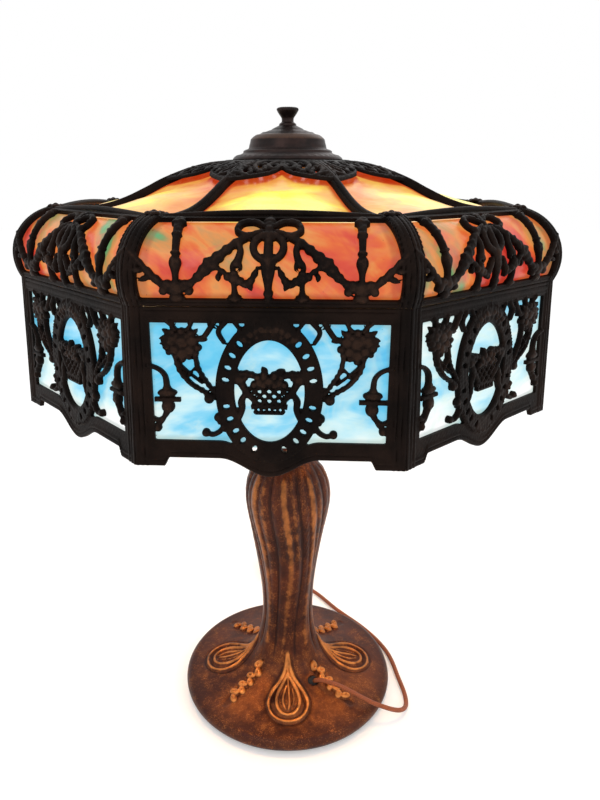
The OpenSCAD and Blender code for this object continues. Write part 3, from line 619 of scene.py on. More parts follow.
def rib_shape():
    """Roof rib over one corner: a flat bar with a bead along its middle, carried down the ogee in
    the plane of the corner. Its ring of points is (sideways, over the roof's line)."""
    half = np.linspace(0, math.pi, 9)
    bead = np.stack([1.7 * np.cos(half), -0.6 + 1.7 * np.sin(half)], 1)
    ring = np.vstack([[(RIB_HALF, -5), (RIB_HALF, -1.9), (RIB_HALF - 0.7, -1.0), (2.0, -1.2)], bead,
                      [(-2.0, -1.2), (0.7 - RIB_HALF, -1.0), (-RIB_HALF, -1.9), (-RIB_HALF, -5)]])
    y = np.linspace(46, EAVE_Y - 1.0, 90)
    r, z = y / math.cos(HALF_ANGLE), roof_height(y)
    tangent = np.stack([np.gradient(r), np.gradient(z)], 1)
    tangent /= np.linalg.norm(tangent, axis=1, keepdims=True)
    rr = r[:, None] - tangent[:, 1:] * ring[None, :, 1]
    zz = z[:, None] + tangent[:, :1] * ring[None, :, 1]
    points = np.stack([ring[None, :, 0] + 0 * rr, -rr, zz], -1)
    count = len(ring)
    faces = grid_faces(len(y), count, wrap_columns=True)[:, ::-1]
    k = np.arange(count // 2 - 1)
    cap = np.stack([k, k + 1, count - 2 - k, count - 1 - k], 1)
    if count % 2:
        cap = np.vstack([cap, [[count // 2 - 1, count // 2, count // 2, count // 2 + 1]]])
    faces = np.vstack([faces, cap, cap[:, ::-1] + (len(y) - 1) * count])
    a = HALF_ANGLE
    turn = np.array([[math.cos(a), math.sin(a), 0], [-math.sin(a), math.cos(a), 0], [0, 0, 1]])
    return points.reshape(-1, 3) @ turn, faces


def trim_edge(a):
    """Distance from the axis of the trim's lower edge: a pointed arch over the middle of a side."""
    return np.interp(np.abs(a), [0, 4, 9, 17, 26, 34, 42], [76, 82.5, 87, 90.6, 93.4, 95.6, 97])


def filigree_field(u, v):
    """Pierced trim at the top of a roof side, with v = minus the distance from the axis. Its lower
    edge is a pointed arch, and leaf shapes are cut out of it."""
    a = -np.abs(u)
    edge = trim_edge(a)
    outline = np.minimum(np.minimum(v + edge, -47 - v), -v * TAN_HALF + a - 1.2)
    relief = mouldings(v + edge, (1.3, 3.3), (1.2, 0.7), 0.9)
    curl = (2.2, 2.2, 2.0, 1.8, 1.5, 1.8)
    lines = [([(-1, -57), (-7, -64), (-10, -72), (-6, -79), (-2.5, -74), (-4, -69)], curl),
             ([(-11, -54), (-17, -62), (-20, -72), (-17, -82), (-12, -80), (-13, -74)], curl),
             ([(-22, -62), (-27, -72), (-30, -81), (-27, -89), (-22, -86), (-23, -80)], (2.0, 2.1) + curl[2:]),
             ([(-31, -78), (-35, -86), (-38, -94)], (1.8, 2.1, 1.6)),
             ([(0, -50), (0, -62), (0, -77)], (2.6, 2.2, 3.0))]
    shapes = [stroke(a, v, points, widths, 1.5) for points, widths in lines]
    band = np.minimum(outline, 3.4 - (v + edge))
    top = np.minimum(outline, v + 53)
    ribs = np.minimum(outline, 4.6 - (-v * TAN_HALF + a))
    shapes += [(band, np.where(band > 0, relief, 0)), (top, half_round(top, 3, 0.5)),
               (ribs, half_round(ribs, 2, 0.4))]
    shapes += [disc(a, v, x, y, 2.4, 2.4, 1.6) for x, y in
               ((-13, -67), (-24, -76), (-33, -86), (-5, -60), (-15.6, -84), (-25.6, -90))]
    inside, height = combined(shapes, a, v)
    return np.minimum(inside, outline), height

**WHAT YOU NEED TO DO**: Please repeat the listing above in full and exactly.

**RIGHT ANSWER**:
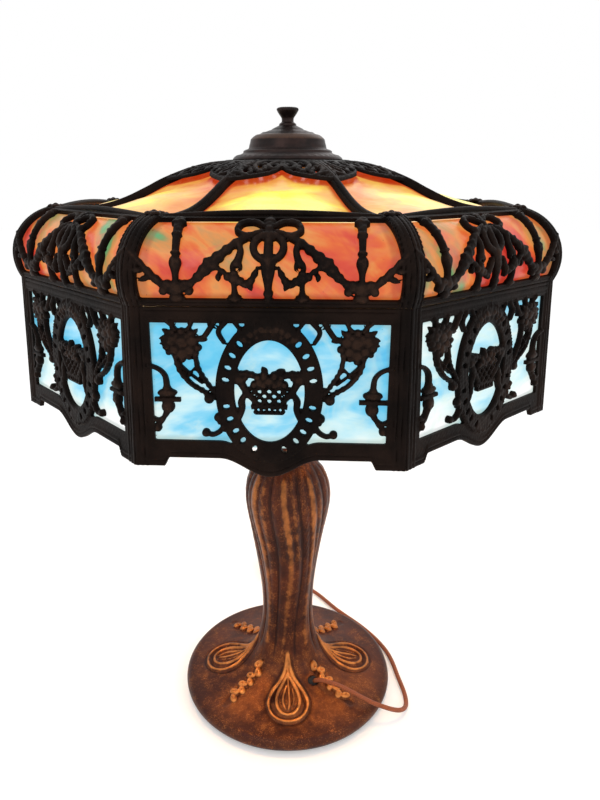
The OpenSCAD and Blender code for this object continues. Write part 3, from line 619 of scene.py on. More parts follow.
def rib_shape():
    """Roof rib over one corner: a flat bar with a bead along its middle, carried down the ogee in
    the plane of the corner. Its ring of points is (sideways, over the roof's line)."""
    half = np.linspace(0, math.pi, 9)
    bead = np.stack([1.7 * np.cos(half), -0.6 + 1.7 * np.sin(half)], 1)
    ring = np.vstack([[(RIB_HALF, -5), (RIB_HALF, -1.9), (RIB_HALF - 0.7, -1.0), (2.0, -1.2)], bead,
                      [(-2.0, -1.2), (0.7 - RIB_HALF, -1.0), (-RIB_HALF, -1.9), (-RIB_HALF, -5)]])
    y = np.linspace(46, EAVE_Y - 1.0, 90)
    r, z = y / math.cos(HALF_ANGLE), roof_height(y)
    tangent = np.stack([np.gradient(r), np.gradient(z)], 1)
    tangent /= np.linalg.norm(tangent, axis=1, keepdims=True)
    rr = r[:, None] - tangent[:, 1:] * ring[None, :, 1]
    zz = z[:, None] + tangent[:, :1] * ring[None, :, 1]
    points = np.stack([ring[None, :, 0] + 0 * rr, -rr, zz], -1)
    count = len(ring)
    faces = grid_faces(len(y), count, wrap_columns=True)[:, ::-1]
    k = np.arange(count // 2 - 1)
    cap = np.stack([k, k + 1, count - 2 - k, count - 1 - k], 1)
    if count % 2:
        cap = np.vstack([cap, [[count // 2 - 1, count // 2, count // 2, count // 2 + 1]]])
    faces = np.vstack([faces, cap, cap[:, ::-1] + (len(y) - 1) * count])
    a = HALF_ANGLE
    turn = np.array([[math.cos(a), math.sin(a), 0], [-math.sin(a), math.cos(a), 0], [0, 0, 1]])
    return points.reshape(-1, 3) @ turn, faces


def trim_edge(a):
    """Distance from the axis of the trim's lower edge: a pointed arch over the middle of a side."""
    return np.interp(np.abs(a), [0, 4, 9, 17, 26, 34, 42], [76, 82.5, 87, 90.6, 93.4, 95.6, 97])


def filigree_field(u, v):
    """Pierced trim at the top of a roof side, with v = minus the distance from the axis. Its lower
    edge is a pointed arch, and leaf shapes are cut out of it."""
    a = -np.abs(u)
    edge = trim_edge(a)
    outline = np.minimum(np.minimum(v + edge, -47 - v), -v * TAN_HALF + a - 1.2)
    relief = mouldings(v + edge, (1.3, 3.3), (1.2, 0.7), 0.9)
    curl = (2.2, 2.2, 2.0, 1.8, 1.5, 1.8)
    lines = [([(-1, -57), (-7, -64), (-10, -72), (-6, -79), (-2.5, -74), (-4, -69)], curl),
             ([(-11, -54), (-17, -62), (-20, -72), (-17, -82), (-12, -80), (-13, -74)], curl),
             ([(-22, -62), (-27, -72), (-30, -81), (-27, -89), (-22, -86), (-23, -80)], (2.0, 2.1) + curl[2:]),
             ([(-31, -78), (-35, -86), (-38, -94)], (1.8, 2.1, 1.6)),
             ([(0, -50), (0, -62), (0, -77)], (2.6, 2.2, 3.0))]
    shapes = [stroke(a, v, points, widths, 1.5) for points, widths in lines]
    band = np.minimum(outline, 3.4 - (v + edge))
    top = np.minimum(outline, v + 53)
    ribs = np.minimum(outline, 4.6 - (-v * TAN_HALF + a))
    shapes += [(band, np.where(band > 0, relief, 0)), (top, half_round(top, 3, 0.5)),
               (ribs, half_round(ribs, 2, 0.4))]
    shapes += [disc(a, v, x, y, 2.4, 2.4, 1.6) for x, y in
               ((-13, -67), (-24, -76), (-33, -86), (-5, -60), (-15.6, -84), (-25.6, -90))]
    inside, height = combined(shapes, a, v)
    return np.minimum(inside, outline), height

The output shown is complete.